**Exercise goal**: Reproduce every record below exactly as it appears.

Data entries
○ ○ ○ ○ ○

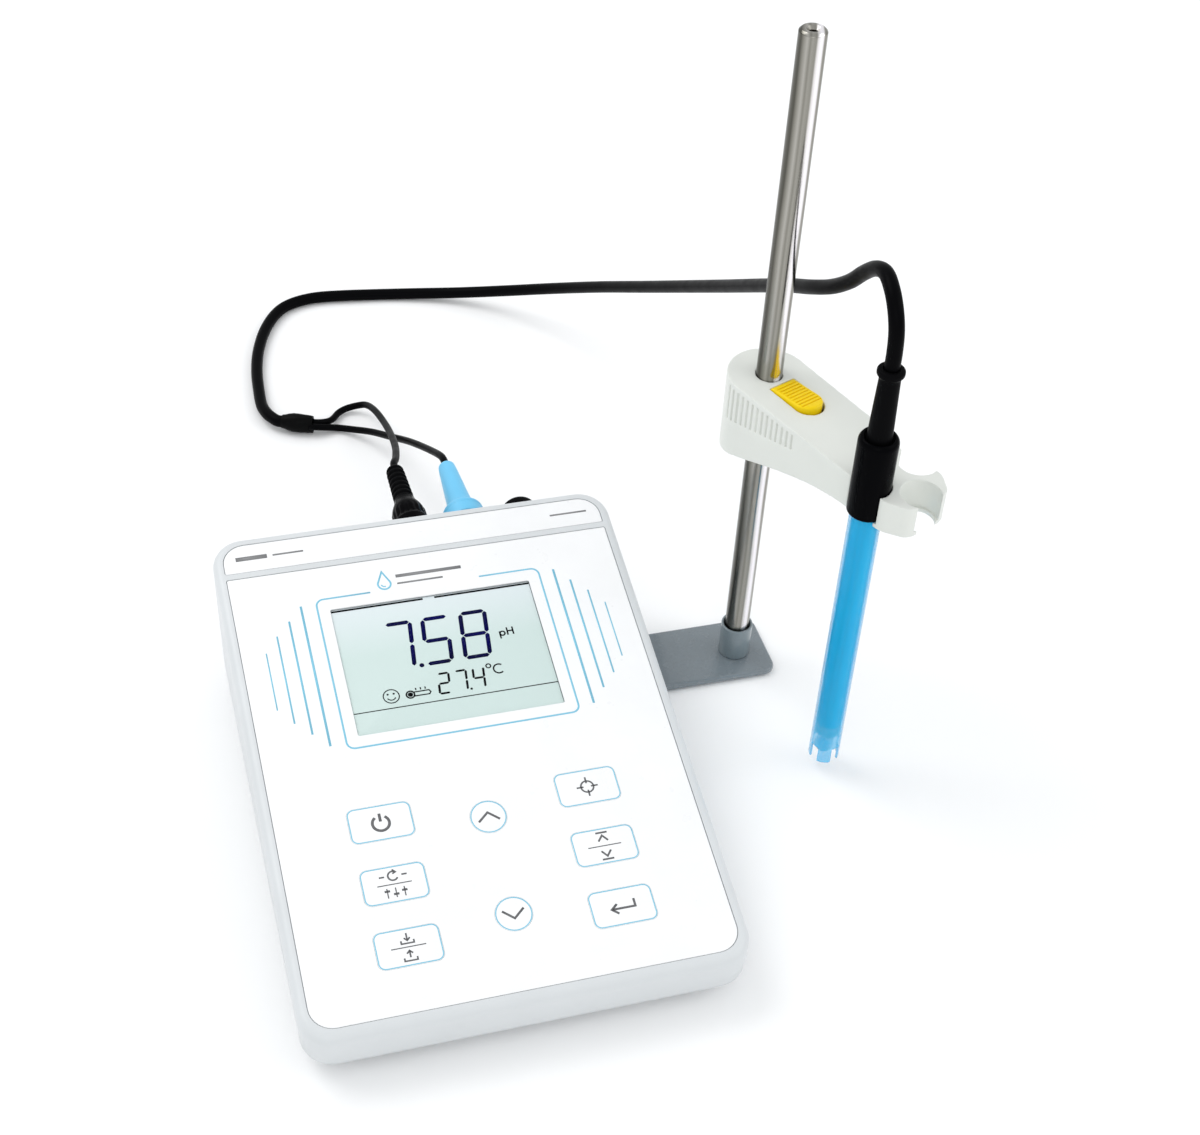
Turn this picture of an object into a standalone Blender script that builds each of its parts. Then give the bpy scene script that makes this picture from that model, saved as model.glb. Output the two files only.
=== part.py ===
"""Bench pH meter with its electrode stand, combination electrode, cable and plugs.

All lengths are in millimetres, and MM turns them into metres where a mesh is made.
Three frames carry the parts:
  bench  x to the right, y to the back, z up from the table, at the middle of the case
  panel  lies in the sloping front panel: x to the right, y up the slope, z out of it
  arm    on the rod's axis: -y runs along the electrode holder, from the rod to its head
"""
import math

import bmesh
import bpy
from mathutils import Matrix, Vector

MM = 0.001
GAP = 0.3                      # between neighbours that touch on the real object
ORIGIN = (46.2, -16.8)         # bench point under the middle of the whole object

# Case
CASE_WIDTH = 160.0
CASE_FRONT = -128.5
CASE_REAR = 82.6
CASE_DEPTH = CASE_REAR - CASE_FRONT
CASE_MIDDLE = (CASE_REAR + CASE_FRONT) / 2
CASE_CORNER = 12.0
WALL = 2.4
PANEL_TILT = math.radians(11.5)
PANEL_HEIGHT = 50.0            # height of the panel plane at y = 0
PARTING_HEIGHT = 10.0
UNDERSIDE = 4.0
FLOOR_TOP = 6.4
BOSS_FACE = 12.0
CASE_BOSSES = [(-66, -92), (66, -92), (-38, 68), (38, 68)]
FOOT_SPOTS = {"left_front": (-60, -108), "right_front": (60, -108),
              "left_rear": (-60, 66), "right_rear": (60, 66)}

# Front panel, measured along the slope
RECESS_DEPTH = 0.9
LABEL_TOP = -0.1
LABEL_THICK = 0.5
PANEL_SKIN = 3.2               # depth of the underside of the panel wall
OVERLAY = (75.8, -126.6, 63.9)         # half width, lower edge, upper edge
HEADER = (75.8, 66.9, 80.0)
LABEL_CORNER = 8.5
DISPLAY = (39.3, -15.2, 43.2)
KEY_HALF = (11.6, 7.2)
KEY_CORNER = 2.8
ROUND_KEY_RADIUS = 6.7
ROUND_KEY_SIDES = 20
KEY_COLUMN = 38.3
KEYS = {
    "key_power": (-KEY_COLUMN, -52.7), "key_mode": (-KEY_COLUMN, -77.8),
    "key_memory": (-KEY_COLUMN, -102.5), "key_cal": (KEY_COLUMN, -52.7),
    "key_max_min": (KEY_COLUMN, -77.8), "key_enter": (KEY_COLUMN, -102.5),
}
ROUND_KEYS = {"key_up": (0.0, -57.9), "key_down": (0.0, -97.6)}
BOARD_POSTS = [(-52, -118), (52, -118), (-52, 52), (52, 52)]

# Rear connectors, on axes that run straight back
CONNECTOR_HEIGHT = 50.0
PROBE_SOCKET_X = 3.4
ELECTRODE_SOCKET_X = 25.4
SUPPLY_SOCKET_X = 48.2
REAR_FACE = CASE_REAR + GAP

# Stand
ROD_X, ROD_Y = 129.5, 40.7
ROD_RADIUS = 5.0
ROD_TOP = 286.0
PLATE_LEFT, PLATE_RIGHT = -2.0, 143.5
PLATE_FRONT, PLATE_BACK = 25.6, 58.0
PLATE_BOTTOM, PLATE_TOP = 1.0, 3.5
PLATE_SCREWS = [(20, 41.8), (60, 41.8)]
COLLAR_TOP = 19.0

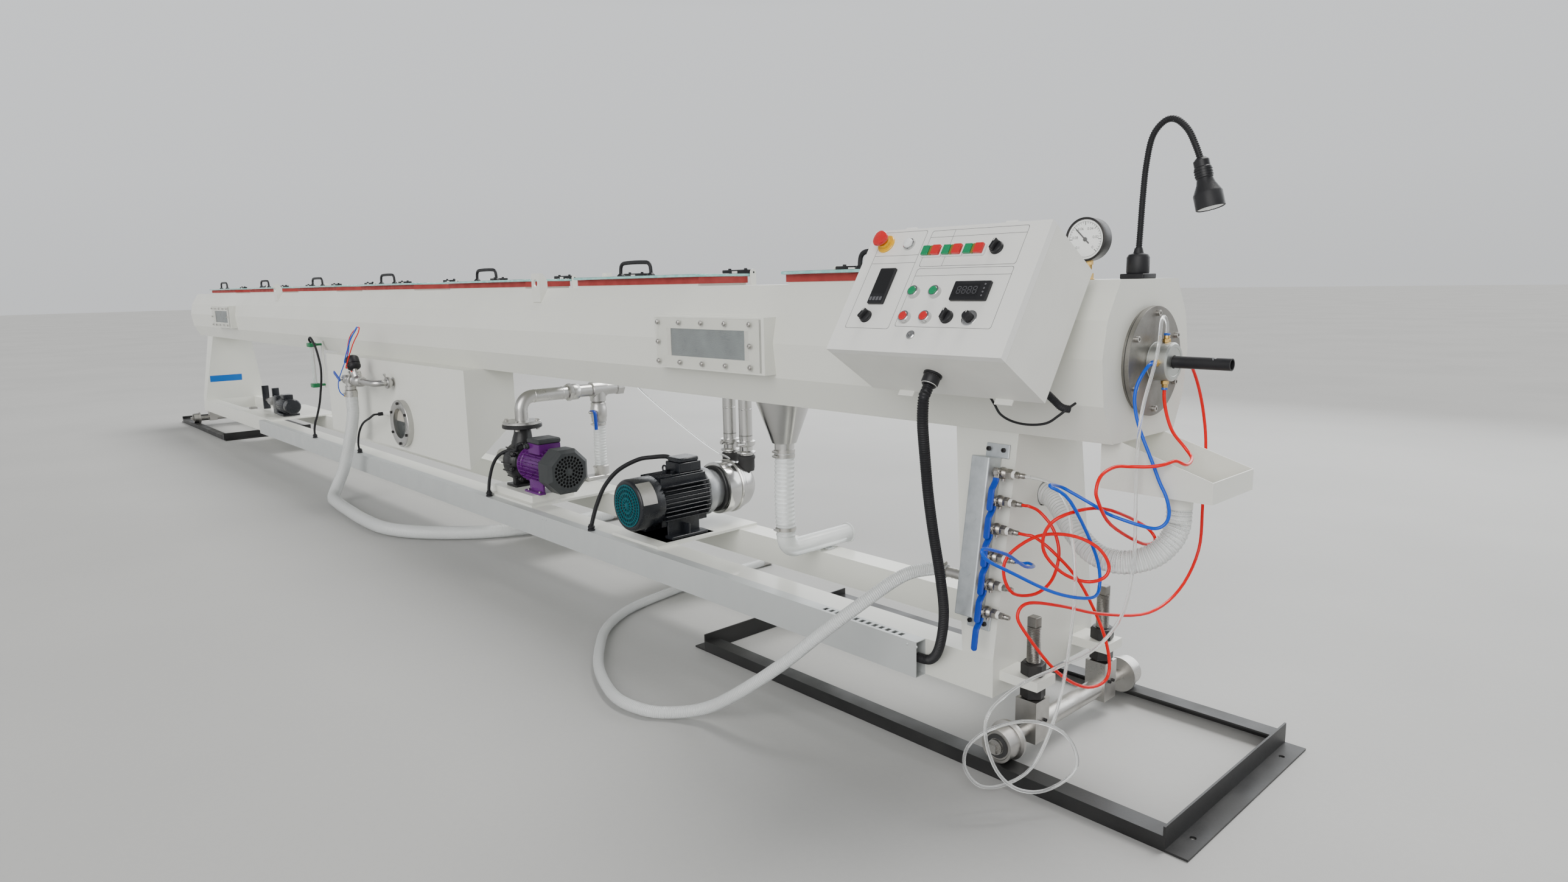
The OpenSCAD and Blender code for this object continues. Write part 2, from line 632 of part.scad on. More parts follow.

○ ○ ○ ○ ○

**Solution to this exercise**:
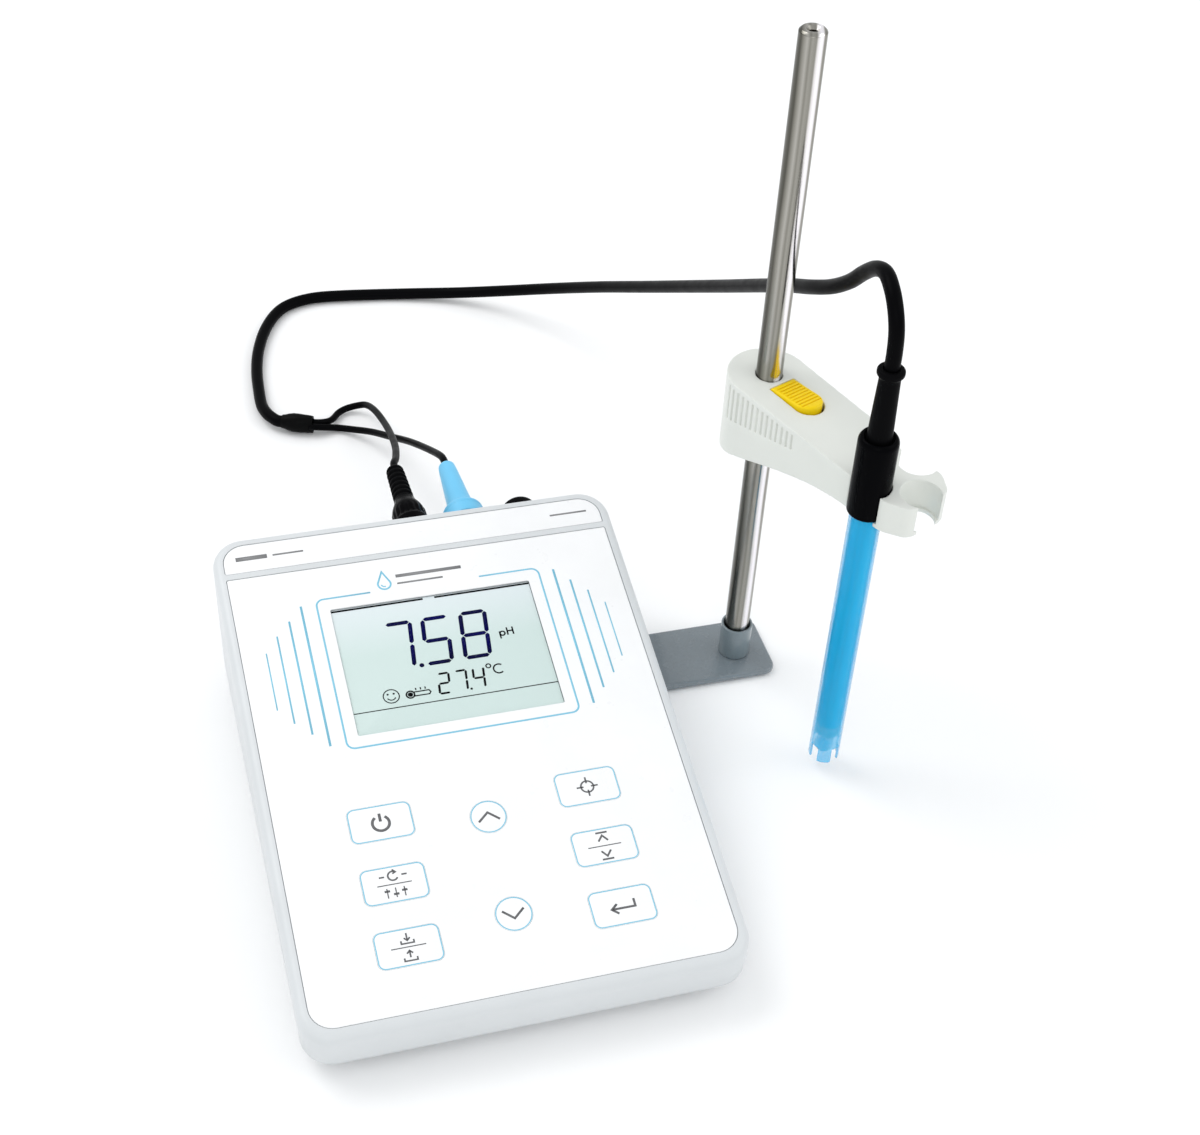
Turn this picture of an object into a standalone Blender script that builds each of its parts. Then give the bpy scene script that makes this picture from that model, saved as model.glb. Output the two files only.
=== part.py ===
"""Bench pH meter with its electrode stand, combination electrode, cable and plugs.

All lengths are in millimetres, and MM turns them into metres where a mesh is made.
Three frames carry the parts:
  bench  x to the right, y to the back, z up from the table, at the middle of the case
  panel  lies in the sloping front panel: x to the right, y up the slope, z out of it
  arm    on the rod's axis: -y runs along the electrode holder, from the rod to its head
"""
import math

import bmesh
import bpy
from mathutils import Matrix, Vector

MM = 0.001
GAP = 0.3                      # between neighbours that touch on the real object
ORIGIN = (46.2, -16.8)         # bench point under the middle of the whole object

# Case
CASE_WIDTH = 160.0
CASE_FRONT = -128.5
CASE_REAR = 82.6
CASE_DEPTH = CASE_REAR - CASE_FRONT
CASE_MIDDLE = (CASE_REAR + CASE_FRONT) / 2
CASE_CORNER = 12.0
WALL = 2.4
PANEL_TILT = math.radians(11.5)
PANEL_HEIGHT = 50.0            # height of the panel plane at y = 0
PARTING_HEIGHT = 10.0
UNDERSIDE = 4.0
FLOOR_TOP = 6.4
BOSS_FACE = 12.0
CASE_BOSSES = [(-66, -92), (66, -92), (-38, 68), (38, 68)]
FOOT_SPOTS = {"left_front": (-60, -108), "right_front": (60, -108),
              "left_rear": (-60, 66), "right_rear": (60, 66)}

# Front panel, measured along the slope
RECESS_DEPTH = 0.9
LABEL_TOP = -0.1
LABEL_THICK = 0.5
PANEL_SKIN = 3.2               # depth of the underside of the panel wall
OVERLAY = (75.8, -126.6, 63.9)         # half width, lower edge, upper edge
HEADER = (75.8, 66.9, 80.0)
LABEL_CORNER = 8.5
DISPLAY = (39.3, -15.2, 43.2)
KEY_HALF = (11.6, 7.2)
KEY_CORNER = 2.8
ROUND_KEY_RADIUS = 6.7
ROUND_KEY_SIDES = 20
KEY_COLUMN = 38.3
KEYS = {
    "key_power": (-KEY_COLUMN, -52.7), "key_mode": (-KEY_COLUMN, -77.8),
    "key_memory": (-KEY_COLUMN, -102.5), "key_cal": (KEY_COLUMN, -52.7),
    "key_max_min": (KEY_COLUMN, -77.8), "key_enter": (KEY_COLUMN, -102.5),
}
ROUND_KEYS = {"key_up": (0.0, -57.9), "key_down": (0.0, -97.6)}
BOARD_POSTS = [(-52, -118), (52, -118), (-52, 52), (52, 52)]

# Rear connectors, on axes that run straight back
CONNECTOR_HEIGHT = 50.0
PROBE_SOCKET_X = 3.4
ELECTRODE_SOCKET_X = 25.4
SUPPLY_SOCKET_X = 48.2
REAR_FACE = CASE_REAR + GAP

# Stand
ROD_X, ROD_Y = 129.5, 40.7
ROD_RADIUS = 5.0
ROD_TOP = 286.0
PLATE_LEFT, PLATE_RIGHT = -2.0, 143.5
PLATE_FRONT, PLATE_BACK = 25.6, 58.0
PLATE_BOTTOM, PLATE_TOP = 1.0, 3.5
PLATE_SCREWS = [(20, 41.8), (60, 41.8)]
COLLAR_TOP = 19.0

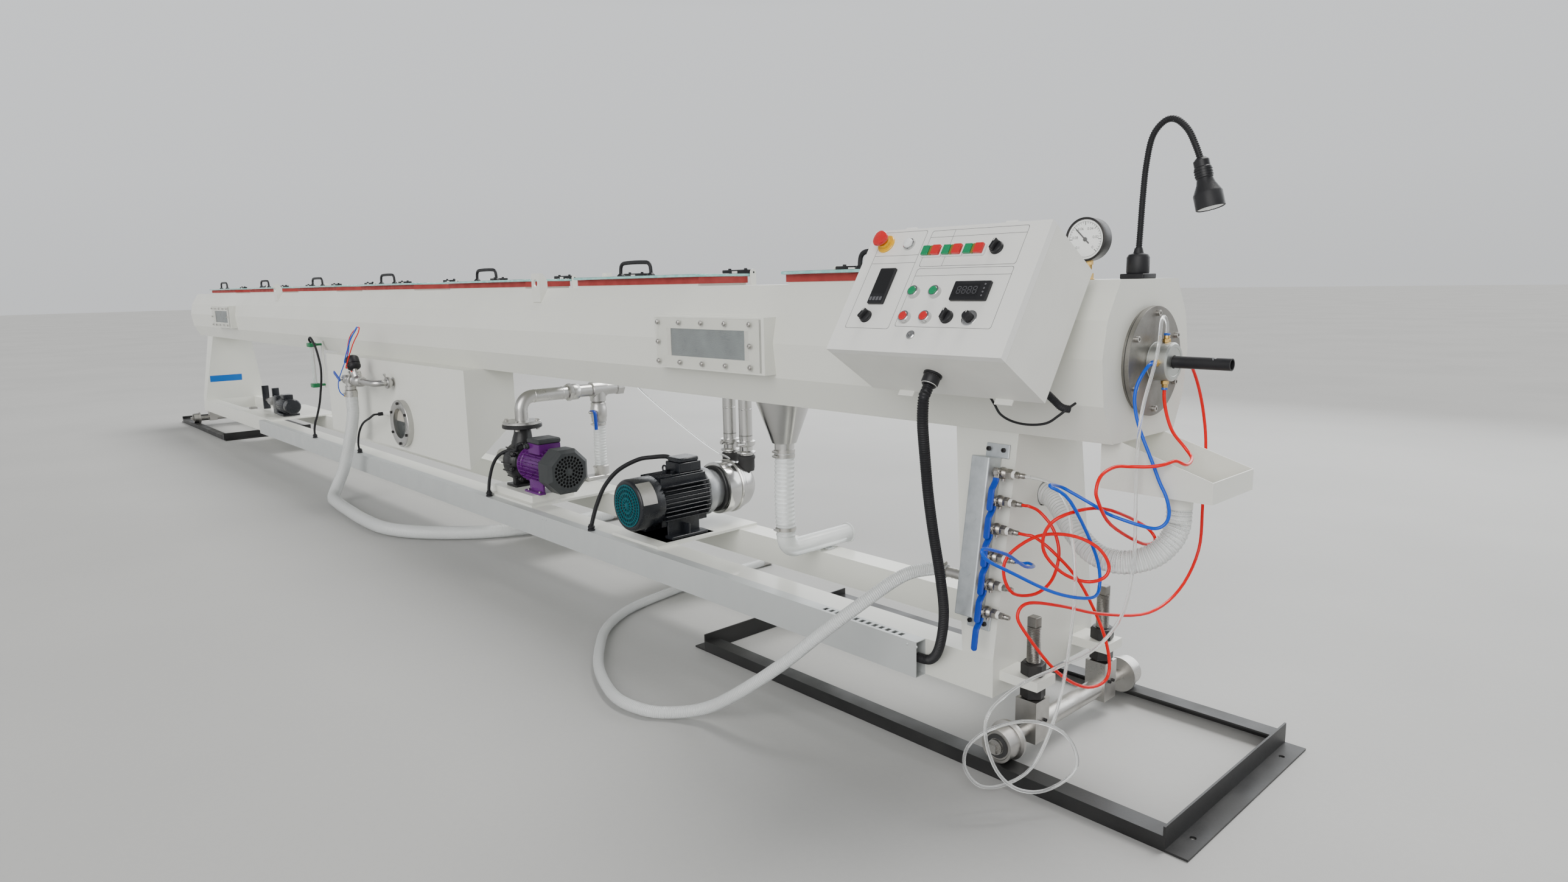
The OpenSCAD and Blender code for this object continues. Write part 2, from line 632 of part.scad on. More parts follow.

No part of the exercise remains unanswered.